** CHALLENGE **
Copy each line exactly. Leave nothing out.
#### STORED RECORDS
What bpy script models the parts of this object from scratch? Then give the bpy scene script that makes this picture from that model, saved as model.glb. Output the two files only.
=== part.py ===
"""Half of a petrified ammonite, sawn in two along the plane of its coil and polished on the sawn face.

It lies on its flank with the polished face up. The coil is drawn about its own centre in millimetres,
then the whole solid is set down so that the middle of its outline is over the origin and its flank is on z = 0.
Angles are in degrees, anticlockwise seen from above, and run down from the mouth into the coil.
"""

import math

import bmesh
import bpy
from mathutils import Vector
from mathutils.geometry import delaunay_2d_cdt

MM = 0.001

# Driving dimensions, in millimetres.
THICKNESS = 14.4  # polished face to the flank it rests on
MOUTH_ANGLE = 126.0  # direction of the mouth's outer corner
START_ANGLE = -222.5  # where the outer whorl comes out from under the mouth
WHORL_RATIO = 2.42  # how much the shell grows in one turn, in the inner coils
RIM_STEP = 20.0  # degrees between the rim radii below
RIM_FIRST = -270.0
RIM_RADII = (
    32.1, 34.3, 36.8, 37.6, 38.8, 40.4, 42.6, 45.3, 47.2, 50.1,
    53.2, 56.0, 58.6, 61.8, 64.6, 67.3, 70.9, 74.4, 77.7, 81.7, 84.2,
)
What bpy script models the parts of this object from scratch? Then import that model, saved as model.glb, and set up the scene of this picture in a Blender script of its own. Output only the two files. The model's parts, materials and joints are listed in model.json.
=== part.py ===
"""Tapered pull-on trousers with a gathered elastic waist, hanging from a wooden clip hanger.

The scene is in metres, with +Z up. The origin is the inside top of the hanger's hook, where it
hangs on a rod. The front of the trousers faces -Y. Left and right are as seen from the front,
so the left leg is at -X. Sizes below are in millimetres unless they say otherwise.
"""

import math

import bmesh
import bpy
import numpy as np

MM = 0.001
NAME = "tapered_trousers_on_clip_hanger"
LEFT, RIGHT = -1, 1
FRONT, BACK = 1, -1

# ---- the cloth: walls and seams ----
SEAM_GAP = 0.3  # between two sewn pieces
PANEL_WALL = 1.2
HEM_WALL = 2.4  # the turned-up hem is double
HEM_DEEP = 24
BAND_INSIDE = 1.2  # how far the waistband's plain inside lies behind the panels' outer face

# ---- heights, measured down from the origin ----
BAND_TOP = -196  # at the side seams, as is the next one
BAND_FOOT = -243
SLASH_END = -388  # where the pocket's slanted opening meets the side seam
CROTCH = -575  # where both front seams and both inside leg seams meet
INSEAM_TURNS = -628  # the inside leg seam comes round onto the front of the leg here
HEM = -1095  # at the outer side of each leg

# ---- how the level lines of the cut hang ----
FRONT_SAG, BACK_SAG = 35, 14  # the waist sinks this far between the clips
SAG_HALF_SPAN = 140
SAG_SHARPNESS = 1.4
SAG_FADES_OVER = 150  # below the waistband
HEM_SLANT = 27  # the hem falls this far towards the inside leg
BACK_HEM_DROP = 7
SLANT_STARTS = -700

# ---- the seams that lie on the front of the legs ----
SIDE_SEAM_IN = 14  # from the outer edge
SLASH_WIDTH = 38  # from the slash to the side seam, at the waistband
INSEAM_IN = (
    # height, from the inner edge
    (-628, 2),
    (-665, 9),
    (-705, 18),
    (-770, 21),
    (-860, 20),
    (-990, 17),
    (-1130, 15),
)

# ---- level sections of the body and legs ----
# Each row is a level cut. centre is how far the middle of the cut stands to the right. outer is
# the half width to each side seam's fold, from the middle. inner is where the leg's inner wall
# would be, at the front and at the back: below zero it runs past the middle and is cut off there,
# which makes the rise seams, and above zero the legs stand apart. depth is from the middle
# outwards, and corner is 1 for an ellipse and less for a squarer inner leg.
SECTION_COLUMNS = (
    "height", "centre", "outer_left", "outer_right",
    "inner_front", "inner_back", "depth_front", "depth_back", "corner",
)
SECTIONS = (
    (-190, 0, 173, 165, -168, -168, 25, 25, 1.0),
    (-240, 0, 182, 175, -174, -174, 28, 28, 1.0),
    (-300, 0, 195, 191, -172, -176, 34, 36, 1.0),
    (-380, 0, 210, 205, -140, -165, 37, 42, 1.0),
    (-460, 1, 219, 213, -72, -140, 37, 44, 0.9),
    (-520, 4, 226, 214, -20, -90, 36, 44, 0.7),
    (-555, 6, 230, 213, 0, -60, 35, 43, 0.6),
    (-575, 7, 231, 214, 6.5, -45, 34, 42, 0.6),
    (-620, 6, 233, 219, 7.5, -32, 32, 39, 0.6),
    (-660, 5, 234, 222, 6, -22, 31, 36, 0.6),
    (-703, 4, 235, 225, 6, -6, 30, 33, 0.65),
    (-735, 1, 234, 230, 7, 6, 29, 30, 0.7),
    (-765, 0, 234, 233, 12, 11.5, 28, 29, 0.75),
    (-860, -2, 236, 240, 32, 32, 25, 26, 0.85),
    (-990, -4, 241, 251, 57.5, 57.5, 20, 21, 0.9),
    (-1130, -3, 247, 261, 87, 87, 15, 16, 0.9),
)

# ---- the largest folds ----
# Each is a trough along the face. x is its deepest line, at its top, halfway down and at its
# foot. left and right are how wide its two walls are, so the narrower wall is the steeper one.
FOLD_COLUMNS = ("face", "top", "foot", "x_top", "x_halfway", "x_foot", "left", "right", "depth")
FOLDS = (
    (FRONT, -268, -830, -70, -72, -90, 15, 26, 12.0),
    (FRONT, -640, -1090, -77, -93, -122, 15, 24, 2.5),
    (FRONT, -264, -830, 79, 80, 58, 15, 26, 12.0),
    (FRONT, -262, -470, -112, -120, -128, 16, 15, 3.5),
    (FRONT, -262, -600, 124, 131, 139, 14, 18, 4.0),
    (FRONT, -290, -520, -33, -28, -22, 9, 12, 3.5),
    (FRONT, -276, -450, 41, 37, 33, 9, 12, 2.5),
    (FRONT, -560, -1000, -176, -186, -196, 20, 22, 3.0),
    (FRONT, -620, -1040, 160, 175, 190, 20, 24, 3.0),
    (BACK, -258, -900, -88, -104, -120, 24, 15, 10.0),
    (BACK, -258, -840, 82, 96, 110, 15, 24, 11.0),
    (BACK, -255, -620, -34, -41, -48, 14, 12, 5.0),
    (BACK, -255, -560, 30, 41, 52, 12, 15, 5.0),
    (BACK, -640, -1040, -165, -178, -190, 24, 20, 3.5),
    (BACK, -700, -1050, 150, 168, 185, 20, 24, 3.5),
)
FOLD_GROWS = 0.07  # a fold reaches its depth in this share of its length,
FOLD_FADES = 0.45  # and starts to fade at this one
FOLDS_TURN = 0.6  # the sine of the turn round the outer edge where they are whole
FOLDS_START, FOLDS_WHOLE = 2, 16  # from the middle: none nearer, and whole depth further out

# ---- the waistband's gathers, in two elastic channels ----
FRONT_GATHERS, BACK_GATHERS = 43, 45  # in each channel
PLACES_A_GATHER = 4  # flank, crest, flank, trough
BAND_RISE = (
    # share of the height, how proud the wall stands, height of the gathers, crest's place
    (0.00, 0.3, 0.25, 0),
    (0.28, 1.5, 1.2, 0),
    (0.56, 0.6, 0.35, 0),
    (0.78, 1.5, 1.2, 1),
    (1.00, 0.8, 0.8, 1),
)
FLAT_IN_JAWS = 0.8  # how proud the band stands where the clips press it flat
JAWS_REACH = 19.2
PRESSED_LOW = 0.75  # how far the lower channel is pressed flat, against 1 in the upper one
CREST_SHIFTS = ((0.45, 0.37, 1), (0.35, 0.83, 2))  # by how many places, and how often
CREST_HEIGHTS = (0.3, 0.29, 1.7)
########
** WRITTEN RESPONSE **
What bpy script models the parts of this object from scratch? Then give the bpy scene script that makes this picture from that model, saved as model.glb. Output the two files only.
=== part.py ===
"""Half of a petrified ammonite, sawn in two along the plane of its coil and polished on the sawn face.

It lies on its flank with the polished face up. The coil is drawn about its own centre in millimetres,
then the whole solid is set down so that the middle of its outline is over the origin and its flank is on z = 0.
Angles are in degrees, anticlockwise seen from above, and run down from the mouth into the coil.
"""

import math

import bmesh
import bpy
from mathutils import Vector
from mathutils.geometry import delaunay_2d_cdt

MM = 0.001

# Driving dimensions, in millimetres.
THICKNESS = 14.4  # polished face to the flank it rests on
MOUTH_ANGLE = 126.0  # direction of the mouth's outer corner
START_ANGLE = -222.5  # where the outer whorl comes out from under the mouth
WHORL_RATIO = 2.42  # how much the shell grows in one turn, in the inner coils
RIM_STEP = 20.0  # degrees between the rim radii below
RIM_FIRST = -270.0
RIM_RADII = (
    32.1, 34.3, 36.8, 37.6, 38.8, 40.4, 42.6, 45.3, 47.2, 50.1,
    53.2, 56.0, 58.6, 61.8, 64.6, 67.3, 70.9, 74.4, 77.7, 81.7, 84.2,
)
What bpy script models the parts of this object from scratch? Then import that model, saved as model.glb, and set up the scene of this picture in a Blender script of its own. Output only the two files. The model's parts, materials and joints are listed in model.json.
=== part.py ===
"""Tapered pull-on trousers with a gathered elastic waist, hanging from a wooden clip hanger.

The scene is in metres, with +Z up. The origin is the inside top of the hanger's hook, where it
hangs on a rod. The front of the trousers faces -Y. Left and right are as seen from the front,
so the left leg is at -X. Sizes below are in millimetres unless they say otherwise.
"""

import math

import bmesh
import bpy
import numpy as np

MM = 0.001
NAME = "tapered_trousers_on_clip_hanger"
LEFT, RIGHT = -1, 1
FRONT, BACK = 1, -1

# ---- the cloth: walls and seams ----
SEAM_GAP = 0.3  # between two sewn pieces
PANEL_WALL = 1.2
HEM_WALL = 2.4  # the turned-up hem is double
HEM_DEEP = 24
BAND_INSIDE = 1.2  # how far the waistband's plain inside lies behind the panels' outer face

# ---- heights, measured down from the origin ----
BAND_TOP = -196  # at the side seams, as is the next one
BAND_FOOT = -243
SLASH_END = -388  # where the pocket's slanted opening meets the side seam
CROTCH = -575  # where both front seams and both inside leg seams meet
INSEAM_TURNS = -628  # the inside leg seam comes round onto the front of the leg here
HEM = -1095  # at the outer side of each leg

# ---- how the level lines of the cut hang ----
FRONT_SAG, BACK_SAG = 35, 14  # the waist sinks this far between the clips
SAG_HALF_SPAN = 140
SAG_SHARPNESS = 1.4
SAG_FADES_OVER = 150  # below the waistband
HEM_SLANT = 27  # the hem falls this far towards the inside leg
BACK_HEM_DROP = 7
SLANT_STARTS = -700

# ---- the seams that lie on the front of the legs ----
SIDE_SEAM_IN = 14  # from the outer edge
SLASH_WIDTH = 38  # from the slash to the side seam, at the waistband
INSEAM_IN = (
    # height, from the inner edge
    (-628, 2),
    (-665, 9),
    (-705, 18),
    (-770, 21),
    (-860, 20),
    (-990, 17),
    (-1130, 15),
)

# ---- level sections of the body and legs ----
# Each row is a level cut. centre is how far the middle of the cut stands to the right. outer is
# the half width to each side seam's fold, from the middle. inner is where the leg's inner wall
# would be, at the front and at the back: below zero it runs past the middle and is cut off there,
# which makes the rise seams, and above zero the legs stand apart. depth is from the middle
# outwards, and corner is 1 for an ellipse and less for a squarer inner leg.
SECTION_COLUMNS = (
    "height", "centre", "outer_left", "outer_right",
    "inner_front", "inner_back", "depth_front", "depth_back", "corner",
)
SECTIONS = (
    (-190, 0, 173, 165, -168, -168, 25, 25, 1.0),
    (-240, 0, 182, 175, -174, -174, 28, 28, 1.0),
    (-300, 0, 195, 191, -172, -176, 34, 36, 1.0),
    (-380, 0, 210, 205, -140, -165, 37, 42, 1.0),
    (-460, 1, 219, 213, -72, -140, 37, 44, 0.9),
    (-520, 4, 226, 214, -20, -90, 36, 44, 0.7),
    (-555, 6, 230, 213, 0, -60, 35, 43, 0.6),
    (-575, 7, 231, 214, 6.5, -45, 34, 42, 0.6),
    (-620, 6, 233, 219, 7.5, -32, 32, 39, 0.6),
    (-660, 5, 234, 222, 6, -22, 31, 36, 0.6),
    (-703, 4, 235, 225, 6, -6, 30, 33, 0.65),
    (-735, 1, 234, 230, 7, 6, 29, 30, 0.7),
    (-765, 0, 234, 233, 12, 11.5, 28, 29, 0.75),
    (-860, -2, 236, 240, 32, 32, 25, 26, 0.85),
    (-990, -4, 241, 251, 57.5, 57.5, 20, 21, 0.9),
    (-1130, -3, 247, 261, 87, 87, 15, 16, 0.9),
)

# ---- the largest folds ----
# Each is a trough along the face. x is its deepest line, at its top, halfway down and at its
# foot. left and right are how wide its two walls are, so the narrower wall is the steeper one.
FOLD_COLUMNS = ("face", "top", "foot", "x_top", "x_halfway", "x_foot", "left", "right", "depth")
FOLDS = (
    (FRONT, -268, -830, -70, -72, -90, 15, 26, 12.0),
    (FRONT, -640, -1090, -77, -93, -122, 15, 24, 2.5),
    (FRONT, -264, -830, 79, 80, 58, 15, 26, 12.0),
    (FRONT, -262, -470, -112, -120, -128, 16, 15, 3.5),
    (FRONT, -262, -600, 124, 131, 139, 14, 18, 4.0),
    (FRONT, -290, -520, -33, -28, -22, 9, 12, 3.5),
    (FRONT, -276, -450, 41, 37, 33, 9, 12, 2.5),
    (FRONT, -560, -1000, -176, -186, -196, 20, 22, 3.0),
    (FRONT, -620, -1040, 160, 175, 190, 20, 24, 3.0),
    (BACK, -258, -900, -88, -104, -120, 24, 15, 10.0),
    (BACK, -258, -840, 82, 96, 110, 15, 24, 11.0),
    (BACK, -255, -620, -34, -41, -48, 14, 12, 5.0),
    (BACK, -255, -560, 30, 41, 52, 12, 15, 5.0),
    (BACK, -640, -1040, -165, -178, -190, 24, 20, 3.5),
    (BACK, -700, -1050, 150, 168, 185, 20, 24, 3.5),
)
FOLD_GROWS = 0.07  # a fold reaches its depth in this share of its length,
FOLD_FADES = 0.45  # and starts to fade at this one
FOLDS_TURN = 0.6  # the sine of the turn round the outer edge where they are whole
FOLDS_START, FOLDS_WHOLE = 2, 16  # from the middle: none nearer, and whole depth further out

# ---- the waistband's gathers, in two elastic channels ----
FRONT_GATHERS, BACK_GATHERS = 43, 45  # in each channel
PLACES_A_GATHER = 4  # flank, crest, flank, trough
BAND_RISE = (
    # share of the height, how proud the wall stands, height of the gathers, crest's place
    (0.00, 0.3, 0.25, 0),
    (0.28, 1.5, 1.2, 0),
    (0.56, 0.6, 0.35, 0),
    (0.78, 1.5, 1.2, 1),
    (1.00, 0.8, 0.8, 1),
)
FLAT_IN_JAWS = 0.8  # how proud the band stands where the clips press it flat
JAWS_REACH = 19.2
PRESSED_LOW = 0.75  # how far the lower channel is pressed flat, against 1 in the upper one
CREST_SHIFTS = ((0.45, 0.37, 1), (0.35, 0.83, 2))  # by how many places, and how often
CREST_HEIGHTS = (0.3, 0.29, 1.7)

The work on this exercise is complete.